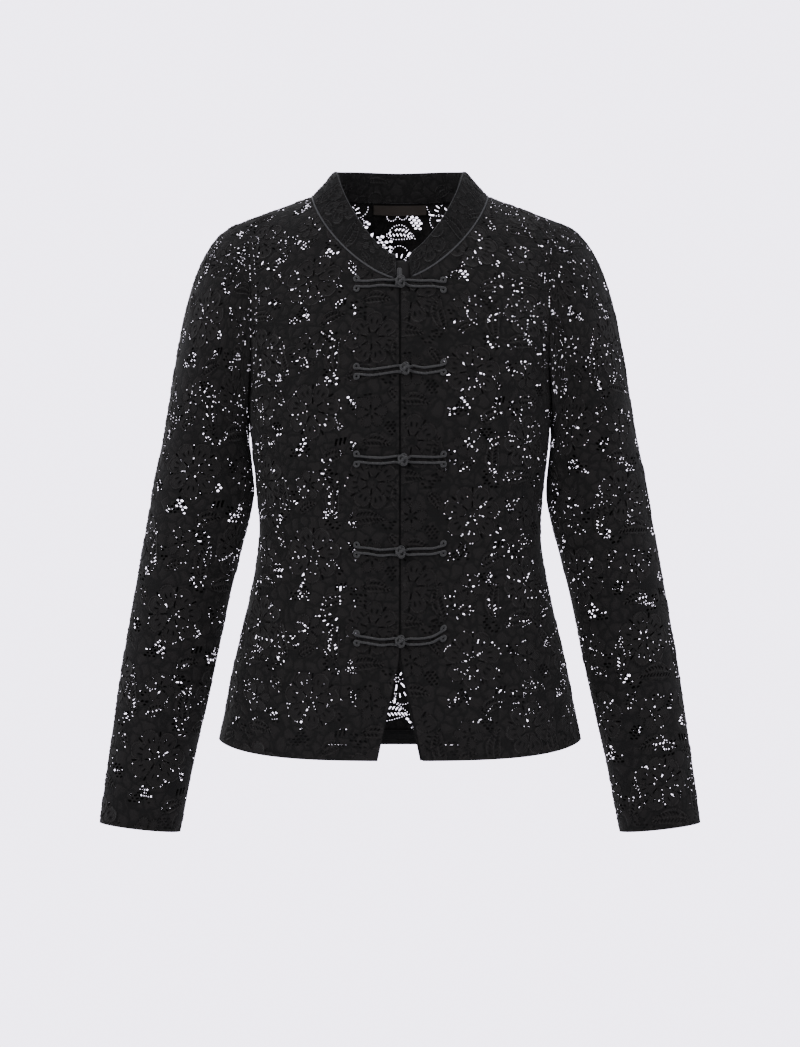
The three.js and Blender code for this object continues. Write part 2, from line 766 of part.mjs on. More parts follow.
// Front facings: the first columns of each front from above the hem, one cloth further in.
for (const [name, side] of [['facing_right', RIGHT], ['facing_left', LEFT]]) {
  const facing = [];
  for (let i = 2; i <= PANEL_ROWS; i += 1) {
    const row = Math.min(i, PANEL_ROWS - FACING_DROP);
    facing.push(fronts[side][0].slice(0, FACING_COLUMNS + 1).map((cell, j) => (
      onGrid(fronts[side], row, j, FACING_CLOTH)
    )));
  }
  add(name, wall(facing, LACE + SEAM_GAP), laceBlack);
}

// Sleeves, each a front half and a back half.
for (const [name, side, shift] of [['sleeve_right', RIGHT, 35], ['sleeve_left', LEFT, 81]]) {
  for (const [half, face] of [['front', FRONT], ['back', BACK]]) {
    const grid = trimSeams(halfSleeve(face, side), ['start', 'end', 'top']);
    const surfaceAt = (x, y) => {
      const { turn, t } = sleeveFromFlat(x, y);
      const round = face === FRONT ? turn : 2 * Math.PI - turn;
      const flip = vec(side, 1, 1);
      return { point: sleeve(round, t).multiply(flip), normal: sleeveNormal(round, t).multiply(flip) };
    };
    const start = { x: face === FRONT ? shift : shift + REPEAT.wide / 2, y: shift };
    add(`${name}_${half}`, cutLace(grid, start, surfaceAt), laceBlack);
  }
}

// Neck seam seen from above: from the right front edge round the back to the left front edge.
function neckSeam() {
  const edge = (grid, from, to) => grid[PANEL_ROWS].slice(from, to);
  const frontEnd = (side, x) => {
    const [near, far] = edge(fronts[side], 0, 2);
    const share = (x - Math.abs(near.point.x)) / (Math.abs(far.point.x) - Math.abs(near.point.x));
    return onGrid(fronts[side], PANEL_ROWS, share, COLLAR_CLOTH);
  };
  return [
    frontEnd(RIGHT, COLLAR_RIGHT_END),
    ...edge(fronts[RIGHT], 1, NECK_STEPS + 1),
    ...edge(back, PANEL_COLUMNS - NECK_STEPS + 1, PANEL_COLUMNS + NECK_STEPS),
    ...edge(fronts[LEFT], 1, NECK_STEPS + 1).reverse(),
    frontEnd(LEFT, COLLAR_LEFT_END),
  ];
}

function collarLean(point) {
  const inward = vec(-point.x, NECK_AXIS_Y - point.y, 0).normalize();
  const turn = THREE.MathUtils.radToDeg(Math.atan2(Math.abs(point.x), NECK_AXIS_Y - point.y));
  const lean = inward.multiplyScalar(along(COLLAR, 'turn', turn, 'inward'));
  return lean.add(vec(0, 0, along(COLLAR, 'turn', turn, 'up')));
}

function collarGrid() {
  const seam = neckSeam();
  const leans = seam.map((station) => collarLean(station.point));
  const rows = [];
  for (let i = 0; i <= COLLAR_ROWS; i += 1) {
    const share = i / COLLAR_ROWS;
    rows.push(seam.map((station, j) => {
      const start = station.point.clone().addScaledVector(leans[j].clone().normalize(), COLLAR_GAP);
      return { point: start.addScaledVector(leans[j], share), thick: COLLAR_CLOTH };
    }));
  }
  rows.forEach((row, i) => row.forEach((cell, j) => {
    const before = row[Math.max(0, j - 1)].point;
    const after = row[Math.min(row.length - 1, j + 1)].point;
    const normal = after.clone().sub(before).cross(leans[j]).normalize();
    const outward = cell.point.clone().sub(vec(0, NECK_AXIS_Y, cell.point.z));
    cell.normal = normal.dot(outward) < 0 ? normal.negate() : normal;
    if (i === 0) {
      cell.normal = seam[j].normal;
    }
  }));
  return rows;
}

add('collar', wall(collarGrid()), laceBlack);

// Small tab behind the space between the collar's front ends.
{
  const seam = neckSeam()[0];
  const lean = collarLean(vec(0, seam.point.y, seam.point.z)).normalize();
  const tab = new THREE.BoxGeometry(UNDERLAP.wide, UNDERLAP.thick, UNDERLAP.high);
  const outward = vec(0, -lean.z, lean.y);
  const middle = vec(UNDERLAP.x, seam.point.y, seam.point.z);
  middle.addScaledVector(lean, UNDERLAP.high / 2 - UNDERLAP.drop);
  middle.addScaledVector(outward, -UNDERLAP.behind - UNDERLAP.thick / 2);
  tab.applyMatrix4(new THREE.Matrix4().makeBasis(vec(1, 0, 0), outward.negate(), lean).setPosition(middle));
  add('collar_underlap', tab, laceBlack);
}

// Bare satin strip inside the back, just under the neck seam.
{
  const middle = PANEL_COLUMNS;
  const label = LABEL_ROWS.map((row) => (
    LABEL_COLUMNS.map((column) => onGrid(back, PANEL_ROWS + row, middle + column, LABEL_CLOTH))
  ));
  add('neck_label', wall(label, LACE + 3 * SEAM_GAP), labelBlack);
}

// Point on the outside of a front's facets at x, z, moved out by a lift.
function onFront(x, z, lift) {
  const grid = fronts[x < 0 ? RIGHT : LEFT];
  const seen = Math.sign(x) * Math.max(Math.abs(x), OPENING_HALF + 0.1);
  for (let i = 0; i + 1 < grid.length; i += 1) {
    for (let j = 0; j + 1 < grid[0].length; j += 1) {
      const corners = [grid[i][j], grid[i][j + 1], grid[i + 1][j + 1], grid[i + 1][j]];
      for (const [a, b, c] of [[0, 1, 2], [0, 2, 3]]) {
        const flat = (cell) => vec(cell.point.x, cell.point.z, 0);
        const triangle = new THREE.Triangle(flat(corners[a]), flat(corners[b]), flat(corners[c]));
        const share = triangle.getBarycoord(vec(seen, z, 0), vec(0, 0, 0));
        if (share && Math.min(share.x, share.y, share.z) > -1e-6) {
          const point = vec(0, 0, 0);
          const normal = vec(0, 0, 0);
          [[a, share.x], [b, share.y], [c, share.z]].forEach(([k, part]) => {
            point.addScaledVector(corners[k].point, part);
            normal.addScaledVector(corners[k].normal, part);
          });
          return vec(x, point.y, point.z).addScaledVector(normal.normalize(), lift);
        }
      }
    }
  }
  throw new Error(`no front cloth at ${x}, ${z}`);
}

function cordTube(points) {
  const section = new THREE.Shape();
  for (let k = 0; k < CORD_SIDES; k += 1) {
    const turn = (2 * Math.PI * k) / CORD_SIDES;
    const corner = [CORD_RADIUS * Math.cos(turn), CORD_RADIUS * Math.sin(turn)];
    if (k === 0) {
      section.moveTo(...corner);
    } else {
      section.lineTo(...corner);
    }
  }
  const path = new THREE.CatmullRomCurve3(points);
  return new THREE.ExtrudeGeometry(section, { steps: CORD_STEPS, extrudePath: path });
}

// One side of a closure as seen from the front: out along the upper cord, round, back along the lower.
function frogPath(frog, side, inner) {
  const end = side === RIGHT ? frog.rightEnd : frog.leftEnd;
  const lift = CORD_RADIUS + CORD_CLEAR;
  const outer = side * FROG_REACH;
  const start = frog.knot + side * 9;
  const drift = (x) => {
    const share = (x - start) / (outer - start);
    return end * share * share + frog.sag * Math.sin(Math.PI * share);
  };
  const cord = (x, offset, up) => onFront(x, frog.z + drift(x) + offset, lift + up);
  const stations = [1, 0.66, 0.33, 0].map((share) => mix(start, outer, share));
  const tip = (spread) => cord(outer - side * 3.5, spread, 0.2);
  return [
    tip(CORD_SPREAD + 3.2),
    ...stations.map((x) => cord(x, CORD_SPREAD, 0)),
    ...inner.map(([dx, dz, up]) => onFront(frog.knot + side * dx, frog.z + dz, lift + up)),
    ...stations.reverse().map((x) => cord(x, -CORD_SPREAD, 0)),
    tip(-CORD_SPREAD - 3.2),
  ];
}

const LOOP_TURN = [[3.5, 3.4, 0], [-1.5, 3.2, 0], [-3.4, 0, 0], [-1.5, -3.2, 0], [3.5, -3.4, 0]];
const KNOT_TURN = [[6.6, 2.4, 2.2], [4, 1.2, 5], [2.6, 0, 6], [4, -1.2, 5], [6.6, -2.4, 2.2]];

FROGS.forEach((frog, k) => {
  const name = `frog_${k + 1}`;
  add(`${name}_loop`, fromSolid(toSolid(cordTube(frogPath(frog, RIGHT, LOOP_TURN)))), satinBlack);
  const knot = new THREE.SphereGeometry(1, 8, 6);
  knot.scale(KNOT.wide, KNOT.deep, KNOT.high);
  const ball = onFront(frog.knot, frog.z, KNOT.lift);
  knot.translate(ball.x, ball.y, ball.z);
  const stem = new THREE.CylinderGeometry(STEM.radius, STEM.radius, STEM.top - STEM.foot, STEM.sides);
  const foot = onFront(frog.knot, frog.z, (STEM.top + STEM.foot) / 2);
  stem.translate(foot.x, foot.y, foot.z);
  const cords = toSolid(cordTube(frogPath(frog, LEFT, KNOT_TURN)));
  const whole = cords.add(toSolid(knot)).add(toSolid(stem));
  add(`${name}_knot`, fromSolid(whole.simplify(LEAST_EDGE)), satinBlack);
});

export default group;
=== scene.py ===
# %% [markdown]
# A mandarin collar shirt in black corded lace, filled out as if worn, with nobody in it.
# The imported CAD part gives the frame: its solids are plain walls, and each is replaced here by
# lace with real holes, bands, cords and stitches on the same surfaces. Sizes are in millimetres
# until a mesh is made; the origin is the middle of the neck opening and the front faces -Y.

# %% Frame
import math

import bmesh
import bpy
import numpy as np
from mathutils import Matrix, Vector
from mathutils.geometry import delaunay_2d_cdt


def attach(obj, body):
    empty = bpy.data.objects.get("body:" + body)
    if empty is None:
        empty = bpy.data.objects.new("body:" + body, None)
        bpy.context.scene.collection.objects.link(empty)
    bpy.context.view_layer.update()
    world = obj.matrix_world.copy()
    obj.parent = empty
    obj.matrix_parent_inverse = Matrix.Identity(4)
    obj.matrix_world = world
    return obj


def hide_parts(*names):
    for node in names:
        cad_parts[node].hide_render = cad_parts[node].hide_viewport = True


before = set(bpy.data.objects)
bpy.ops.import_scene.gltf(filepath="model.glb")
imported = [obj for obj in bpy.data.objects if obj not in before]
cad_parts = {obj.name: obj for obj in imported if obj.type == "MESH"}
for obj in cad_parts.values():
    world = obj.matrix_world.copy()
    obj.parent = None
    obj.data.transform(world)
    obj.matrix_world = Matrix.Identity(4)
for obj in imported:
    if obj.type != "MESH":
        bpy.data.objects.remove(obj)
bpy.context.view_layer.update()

MM = 0.001
QUARTER = math.pi / 2
FRONT, BACK = -1, 1
RIGHT, LEFT = -1, 1


def placed(name, data):
    """A new object in the scene that shows a mesh, a camera or a light."""
    obj = bpy.data.objects.new(name, data)
    bpy.context.scene.collection.objects.link(obj)
    return obj



# %% [markdown]
# The camera stands level in front of the shirt, at the distance that makes one photo pixel
# 1.05 mm on the middle of the garment. It comes first, because the frame checks look through it.

# %% Camera
PIXEL = 1.05
PHOTO_SIZE = (800, 1047)
CAMERA_AWAY = 2600
CAMERA_Z = -320
SENSOR = 36

camera = bpy.data.cameras.new("Camera")
camera.sensor_width = SENSOR
camera.lens = SENSOR * CAMERA_AWAY / (PIXEL * PHOTO_SIZE[1])
view_point = placed("Camera", camera)
view_point.location = (0, -CAMERA_AWAY * MM, CAMERA_Z * MM)
view_point.rotation_euler = (QUARTER, 0, 0)
bpy.context.scene.camera = view_point


# %% [markdown]
# The body of the shirt is one formula for its girth at each level, so every panel, band and
# closure can lie on the same smooth surface. A table with a smooth curve through it keeps the
# girth easy to change.

# %% Torso surface
def table(columns, *rows):
    """Columns of a small table by name."""
    return dict(zip(columns.split(), np.array(rows, float).T))


HEM_Z, HEM_SIDE_RISE, HEM_TURN, UNDERARM_Z = -560, 15, 16, -190
GIRTH = table(
    "z half front back",
    (-560, 190, 101, 91),
    (-526, 183, 99, 89),
    (-484, 175.4, 96, 85),
    (-442, 166, 92, 80),
    (-400, 156.5, 89, 76),
    (-350, 148.5, 88, 74),
    (-316, 148, 90, 76),
    (-245, 155, 99, 86),
    (-190, 160, 102, 92),
)
SIDE_FULLNESS, BACK_ARCH = 0.046, 0.083
RIDGE_TOP, RIDGE_SLOPE, RIDGE_SOFT = 57.8, 0.37, 20
SHOULDER_HALF, SHOULDER_SPREAD, CHEST_BLEND = 184, 8, 0.3
NECK_HALF, NECK_BACK_Z, NECK_DROP, NECK_POWER = 92, 23, 96, 2 / 1.5
OPENING_HALF, SLIT_TOP_Z, SLIT_HALF = 0.8, -456, 22
ARMHOLE = table(
    "share x",
    (0, 172), (0.15, 164.5), (0.35, 157.5), (0.6, 154), (0.8, 153.5), (0.93, 156), (1, 160),
)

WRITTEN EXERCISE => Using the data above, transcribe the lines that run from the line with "FROGS.forEach((frog, k) =>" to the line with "if empty is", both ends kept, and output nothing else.

ANSWER TO THIS TASK =>
FROGS.forEach((frog, k) => {
  const name = `frog_${k + 1}`;
  add(`${name}_loop`, fromSolid(toSolid(cordTube(frogPath(frog, RIGHT, LOOP_TURN)))), satinBlack);
  const knot = new THREE.SphereGeometry(1, 8, 6);
  knot.scale(KNOT.wide, KNOT.deep, KNOT.high);
  const ball = onFront(frog.knot, frog.z, KNOT.lift);
  knot.translate(ball.x, ball.y, ball.z);
  const stem = new THREE.CylinderGeometry(STEM.radius, STEM.radius, STEM.top - STEM.foot, STEM.sides);
  const foot = onFront(frog.knot, frog.z, (STEM.top + STEM.foot) / 2);
  stem.translate(foot.x, foot.y, foot.z);
  const cords = toSolid(cordTube(frogPath(frog, LEFT, KNOT_TURN)));
  const whole = cords.add(toSolid(knot)).add(toSolid(stem));
  add(`${name}_knot`, fromSolid(whole.simplify(LEAST_EDGE)), satinBlack);
});

export default group;
=== scene.py ===
# %% [markdown]
# A mandarin collar shirt in black corded lace, filled out as if worn, with nobody in it.
# The imported CAD part gives the frame: its solids are plain walls, and each is replaced here by
# lace with real holes, bands, cords and stitches on the same surfaces. Sizes are in millimetres
# until a mesh is made; the origin is the middle of the neck opening and the front faces -Y.

# %% Frame
import math

import bmesh
import bpy
import numpy as np
from mathutils import Matrix, Vector
from mathutils.geometry import delaunay_2d_cdt


def attach(obj, body):
    empty = bpy.data.objects.get("body:" + body)
    if empty is None:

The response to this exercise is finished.